STATED TASK: Copy out each line of the material below with no changes.

>> Begin

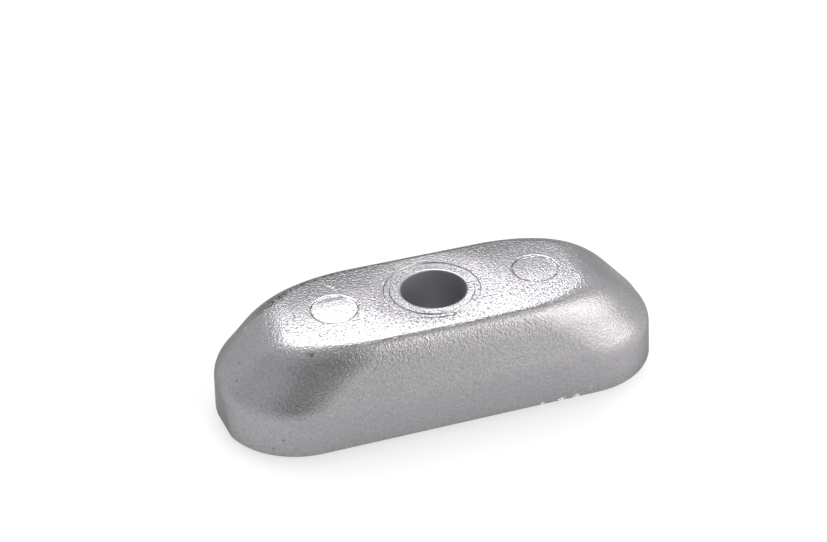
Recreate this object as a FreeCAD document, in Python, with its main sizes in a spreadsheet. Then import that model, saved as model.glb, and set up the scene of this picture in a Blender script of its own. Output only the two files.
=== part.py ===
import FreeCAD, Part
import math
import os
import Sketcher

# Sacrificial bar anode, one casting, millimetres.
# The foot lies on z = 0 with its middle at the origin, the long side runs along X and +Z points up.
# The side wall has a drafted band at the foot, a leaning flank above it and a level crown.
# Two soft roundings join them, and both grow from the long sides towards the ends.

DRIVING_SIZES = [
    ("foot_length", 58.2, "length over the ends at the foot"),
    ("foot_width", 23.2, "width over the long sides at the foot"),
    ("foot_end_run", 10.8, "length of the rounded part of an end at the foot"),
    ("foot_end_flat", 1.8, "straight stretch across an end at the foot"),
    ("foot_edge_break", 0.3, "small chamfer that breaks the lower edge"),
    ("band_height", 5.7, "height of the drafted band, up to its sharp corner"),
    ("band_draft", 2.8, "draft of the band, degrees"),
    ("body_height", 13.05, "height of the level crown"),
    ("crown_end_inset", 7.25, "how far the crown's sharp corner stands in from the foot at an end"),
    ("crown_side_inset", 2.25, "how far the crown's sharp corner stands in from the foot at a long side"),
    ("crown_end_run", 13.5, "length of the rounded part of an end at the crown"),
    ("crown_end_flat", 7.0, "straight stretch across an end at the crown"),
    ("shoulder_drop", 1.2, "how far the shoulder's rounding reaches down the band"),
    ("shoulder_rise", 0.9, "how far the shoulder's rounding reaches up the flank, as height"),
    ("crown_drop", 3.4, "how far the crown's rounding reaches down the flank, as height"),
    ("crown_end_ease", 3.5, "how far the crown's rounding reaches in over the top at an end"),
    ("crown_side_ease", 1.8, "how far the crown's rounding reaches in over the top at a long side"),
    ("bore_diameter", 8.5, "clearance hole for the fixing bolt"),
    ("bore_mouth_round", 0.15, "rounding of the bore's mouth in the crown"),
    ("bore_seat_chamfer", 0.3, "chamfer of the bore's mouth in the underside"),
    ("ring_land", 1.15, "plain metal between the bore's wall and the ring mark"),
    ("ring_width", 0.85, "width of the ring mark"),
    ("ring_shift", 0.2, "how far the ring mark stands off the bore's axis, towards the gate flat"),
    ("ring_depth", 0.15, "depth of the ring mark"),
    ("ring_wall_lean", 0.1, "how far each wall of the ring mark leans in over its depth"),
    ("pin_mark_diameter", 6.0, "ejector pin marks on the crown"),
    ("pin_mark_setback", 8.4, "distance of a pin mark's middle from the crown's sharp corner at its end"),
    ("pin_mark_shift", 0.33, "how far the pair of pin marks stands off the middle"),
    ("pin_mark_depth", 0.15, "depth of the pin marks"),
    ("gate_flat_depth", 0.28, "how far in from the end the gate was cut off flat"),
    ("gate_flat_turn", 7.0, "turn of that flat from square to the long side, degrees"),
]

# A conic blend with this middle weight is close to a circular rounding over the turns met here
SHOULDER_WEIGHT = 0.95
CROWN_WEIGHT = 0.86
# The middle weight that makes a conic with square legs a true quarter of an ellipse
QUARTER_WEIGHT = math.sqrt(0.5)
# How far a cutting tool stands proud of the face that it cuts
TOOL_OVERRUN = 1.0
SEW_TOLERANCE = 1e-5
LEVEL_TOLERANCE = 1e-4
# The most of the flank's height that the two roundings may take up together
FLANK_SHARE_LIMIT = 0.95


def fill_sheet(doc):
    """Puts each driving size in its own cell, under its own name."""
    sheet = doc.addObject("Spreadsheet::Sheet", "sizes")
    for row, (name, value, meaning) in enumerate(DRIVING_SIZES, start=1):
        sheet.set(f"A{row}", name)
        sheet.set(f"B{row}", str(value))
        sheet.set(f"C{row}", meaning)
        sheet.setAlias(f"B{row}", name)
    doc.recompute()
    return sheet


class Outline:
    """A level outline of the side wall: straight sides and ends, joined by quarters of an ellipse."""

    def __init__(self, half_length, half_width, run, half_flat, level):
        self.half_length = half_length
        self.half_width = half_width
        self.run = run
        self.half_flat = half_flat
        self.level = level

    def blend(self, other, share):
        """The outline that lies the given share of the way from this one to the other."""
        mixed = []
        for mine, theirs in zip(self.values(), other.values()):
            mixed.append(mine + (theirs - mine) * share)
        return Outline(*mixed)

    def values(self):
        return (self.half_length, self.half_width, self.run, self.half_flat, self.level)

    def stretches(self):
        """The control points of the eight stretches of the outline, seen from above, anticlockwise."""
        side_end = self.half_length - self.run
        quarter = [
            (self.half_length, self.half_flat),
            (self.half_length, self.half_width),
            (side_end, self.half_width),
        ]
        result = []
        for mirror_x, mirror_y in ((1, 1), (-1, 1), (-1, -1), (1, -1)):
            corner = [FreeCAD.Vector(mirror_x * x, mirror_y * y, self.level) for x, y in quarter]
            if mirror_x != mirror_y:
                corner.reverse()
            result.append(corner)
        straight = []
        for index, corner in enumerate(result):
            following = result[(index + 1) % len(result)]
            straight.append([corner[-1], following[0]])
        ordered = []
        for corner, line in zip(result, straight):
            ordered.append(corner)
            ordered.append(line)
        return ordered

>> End

SOLUTION:
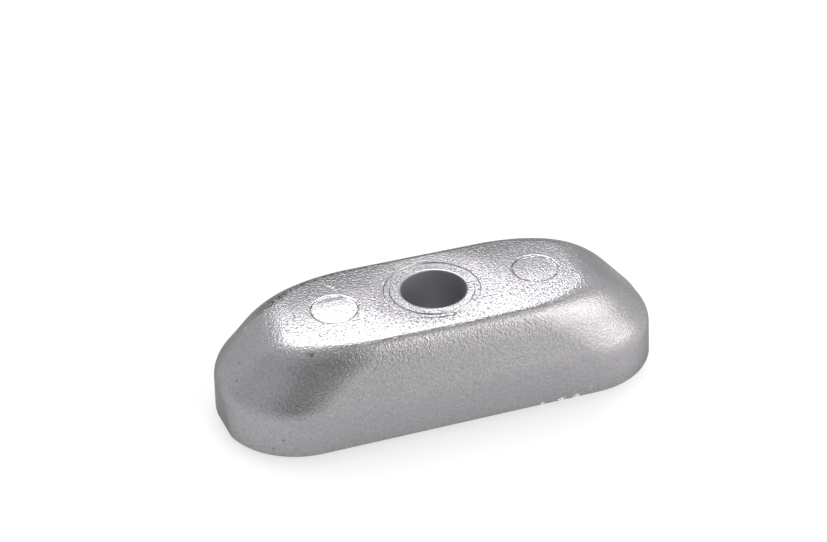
Recreate this object as a FreeCAD document, in Python, with its main sizes in a spreadsheet. Then import that model, saved as model.glb, and set up the scene of this picture in a Blender script of its own. Output only the two files.
=== part.py ===
import FreeCAD, Part
import math
import os
import Sketcher

# Sacrificial bar anode, one casting, millimetres.
# The foot lies on z = 0 with its middle at the origin, the long side runs along X and +Z points up.
# The side wall has a drafted band at the foot, a leaning flank above it and a level crown.
# Two soft roundings join them, and both grow from the long sides towards the ends.

DRIVING_SIZES = [
    ("foot_length", 58.2, "length over the ends at the foot"),
    ("foot_width", 23.2, "width over the long sides at the foot"),
    ("foot_end_run", 10.8, "length of the rounded part of an end at the foot"),
    ("foot_end_flat", 1.8, "straight stretch across an end at the foot"),
    ("foot_edge_break", 0.3, "small chamfer that breaks the lower edge"),
    ("band_height", 5.7, "height of the drafted band, up to its sharp corner"),
    ("band_draft", 2.8, "draft of the band, degrees"),
    ("body_height", 13.05, "height of the level crown"),
    ("crown_end_inset", 7.25, "how far the crown's sharp corner stands in from the foot at an end"),
    ("crown_side_inset", 2.25, "how far the crown's sharp corner stands in from the foot at a long side"),
    ("crown_end_run", 13.5, "length of the rounded part of an end at the crown"),
    ("crown_end_flat", 7.0, "straight stretch across an end at the crown"),
    ("shoulder_drop", 1.2, "how far the shoulder's rounding reaches down the band"),
    ("shoulder_rise", 0.9, "how far the shoulder's rounding reaches up the flank, as height"),
    ("crown_drop", 3.4, "how far the crown's rounding reaches down the flank, as height"),
    ("crown_end_ease", 3.5, "how far the crown's rounding reaches in over the top at an end"),
    ("crown_side_ease", 1.8, "how far the crown's rounding reaches in over the top at a long side"),
    ("bore_diameter", 8.5, "clearance hole for the fixing bolt"),
    ("bore_mouth_round", 0.15, "rounding of the bore's mouth in the crown"),
    ("bore_seat_chamfer", 0.3, "chamfer of the bore's mouth in the underside"),
    ("ring_land", 1.15, "plain metal between the bore's wall and the ring mark"),
    ("ring_width", 0.85, "width of the ring mark"),
    ("ring_shift", 0.2, "how far the ring mark stands off the bore's axis, towards the gate flat"),
    ("ring_depth", 0.15, "depth of the ring mark"),
    ("ring_wall_lean", 0.1, "how far each wall of the ring mark leans in over its depth"),
    ("pin_mark_diameter", 6.0, "ejector pin marks on the crown"),
    ("pin_mark_setback", 8.4, "distance of a pin mark's middle from the crown's sharp corner at its end"),
    ("pin_mark_shift", 0.33, "how far the pair of pin marks stands off the middle"),
    ("pin_mark_depth", 0.15, "depth of the pin marks"),
    ("gate_flat_depth", 0.28, "how far in from the end the gate was cut off flat"),
    ("gate_flat_turn", 7.0, "turn of that flat from square to the long side, degrees"),
]

# A conic blend with this middle weight is close to a circular rounding over the turns met here
SHOULDER_WEIGHT = 0.95
CROWN_WEIGHT = 0.86
# The middle weight that makes a conic with square legs a true quarter of an ellipse
QUARTER_WEIGHT = math.sqrt(0.5)
# How far a cutting tool stands proud of the face that it cuts
TOOL_OVERRUN = 1.0
SEW_TOLERANCE = 1e-5
LEVEL_TOLERANCE = 1e-4
# The most of the flank's height that the two roundings may take up together
FLANK_SHARE_LIMIT = 0.95


def fill_sheet(doc):
    """Puts each driving size in its own cell, under its own name."""
    sheet = doc.addObject("Spreadsheet::Sheet", "sizes")
    for row, (name, value, meaning) in enumerate(DRIVING_SIZES, start=1):
        sheet.set(f"A{row}", name)
        sheet.set(f"B{row}", str(value))
        sheet.set(f"C{row}", meaning)
        sheet.setAlias(f"B{row}", name)
    doc.recompute()
    return sheet


class Outline:
    """A level outline of the side wall: straight sides and ends, joined by quarters of an ellipse."""

    def __init__(self, half_length, half_width, run, half_flat, level):
        self.half_length = half_length
        self.half_width = half_width
        self.run = run
        self.half_flat = half_flat
        self.level = level

    def blend(self, other, share):
        """The outline that lies the given share of the way from this one to the other."""
        mixed = []
        for mine, theirs in zip(self.values(), other.values()):
            mixed.append(mine + (theirs - mine) * share)
        return Outline(*mixed)

    def values(self):
        return (self.half_length, self.half_width, self.run, self.half_flat, self.level)

    def stretches(self):
        """The control points of the eight stretches of the outline, seen from above, anticlockwise."""
        side_end = self.half_length - self.run
        quarter = [
            (self.half_length, self.half_flat),
            (self.half_length, self.half_width),
            (side_end, self.half_width),
        ]
        result = []
        for mirror_x, mirror_y in ((1, 1), (-1, 1), (-1, -1), (1, -1)):
            corner = [FreeCAD.Vector(mirror_x * x, mirror_y * y, self.level) for x, y in quarter]
            if mirror_x != mirror_y:
                corner.reverse()
            result.append(corner)
        straight = []
        for index, corner in enumerate(result):
            following = result[(index + 1) % len(result)]
            straight.append([corner[-1], following[0]])
        ordered = []
        for corner, line in zip(result, straight):
            ordered.append(corner)
            ordered.append(line)
        return ordered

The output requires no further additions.